### Your objective
Repeat the full listing, word for word.

### Data segment

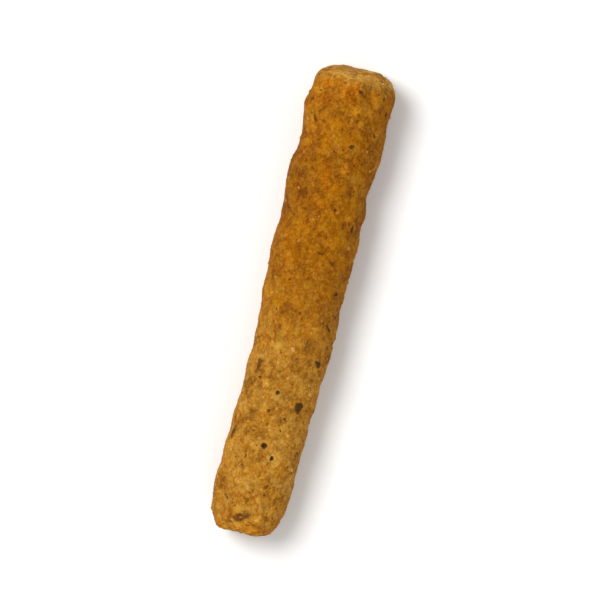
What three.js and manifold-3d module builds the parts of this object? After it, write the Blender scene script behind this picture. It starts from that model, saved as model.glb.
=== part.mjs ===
// A baked herb cracker stick, lying on the flat underside that the baking tray left.
// Millimetres, +Z up. The stick runs along X with its thicker end, the head, at +X.
// The origin is on the underside, below the middle of the stick.
// It is one solid: bumps and pits are in the skin, and herb flakes, grits and crumbs are fused on.

import * as THREE from 'three';
import { mergeVertices } from 'three/addons/utils/BufferGeometryUtils.js';
import Module from 'manifold-3d';

// Driving dimensions
const LENGTH = 89.0;
const RADIUS = 7.41; // of the rolled dough half way along
const TAPER = 0.59; // radius gained at the head and lost at the foot
const AXIS_HEIGHT = 6.68; // of the middle line half way along, less than the radius, for a flat underside
const TRAY_BLEND = 0.2; // height over which the round side eases into the flat underside

// The rounded ends: how far each reaches along X, how square its corner is, and its share of the outline
const FOOT = { reach: 6.7, squareness: 8, share: 0.13 };
const HEAD = { reach: 3.3, squareness: 4, share: 0.1 };
const HEAD_SLANT = { aside: 0.38, back: 1.4, reach: 12 }; // the head's face leans back at +Y and at the top
const FOOT_SLANT = { aside: 0.38, reach: 8.2 }; // the foot is cut back at -Y
const FOOT_PRESS = { depth: 0.74, reach: 8.2 }; // both ends are pressed in at -Y
const HEAD_PRESS = { depth: 1.35, reach: 5 };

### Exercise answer
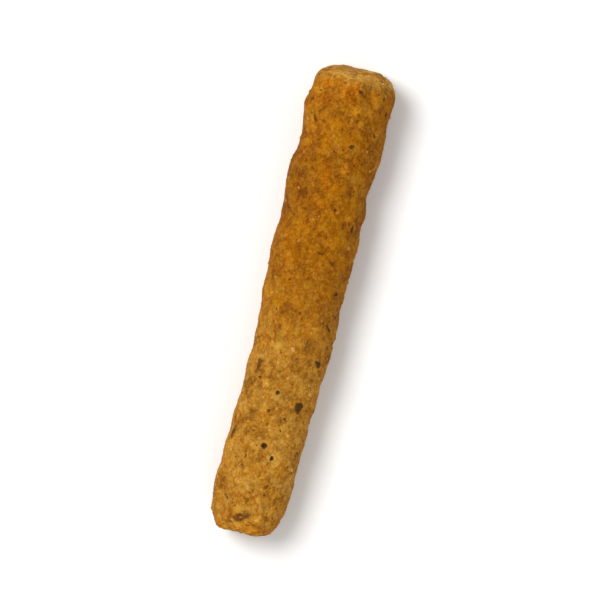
What three.js and manifold-3d module builds the parts of this object? After it, write the Blender scene script behind this picture. It starts from that model, saved as model.glb.
=== part.mjs ===
// A baked herb cracker stick, lying on the flat underside that the baking tray left.
// Millimetres, +Z up. The stick runs along X with its thicker end, the head, at +X.
// The origin is on the underside, below the middle of the stick.
// It is one solid: bumps and pits are in the skin, and herb flakes, grits and crumbs are fused on.

import * as THREE from 'three';
import { mergeVertices } from 'three/addons/utils/BufferGeometryUtils.js';
import Module from 'manifold-3d';

// Driving dimensions
const LENGTH = 89.0;
const RADIUS = 7.41; // of the rolled dough half way along
const TAPER = 0.59; // radius gained at the head and lost at the foot
const AXIS_HEIGHT = 6.68; // of the middle line half way along, less than the radius, for a flat underside
const TRAY_BLEND = 0.2; // height over which the round side eases into the flat underside

// The rounded ends: how far each reaches along X, how square its corner is, and its share of the outline
const FOOT = { reach: 6.7, squareness: 8, share: 0.13 };
const HEAD = { reach: 3.3, squareness: 4, share: 0.1 };
const HEAD_SLANT = { aside: 0.38, back: 1.4, reach: 12 }; // the head's face leans back at +Y and at the top
const FOOT_SLANT = { aside: 0.38, reach: 8.2 }; // the foot is cut back at -Y
const FOOT_PRESS = { depth: 0.74, reach: 8.2 }; // both ends are pressed in at -Y
const HEAD_PRESS = { depth: 1.35, reach: 5 };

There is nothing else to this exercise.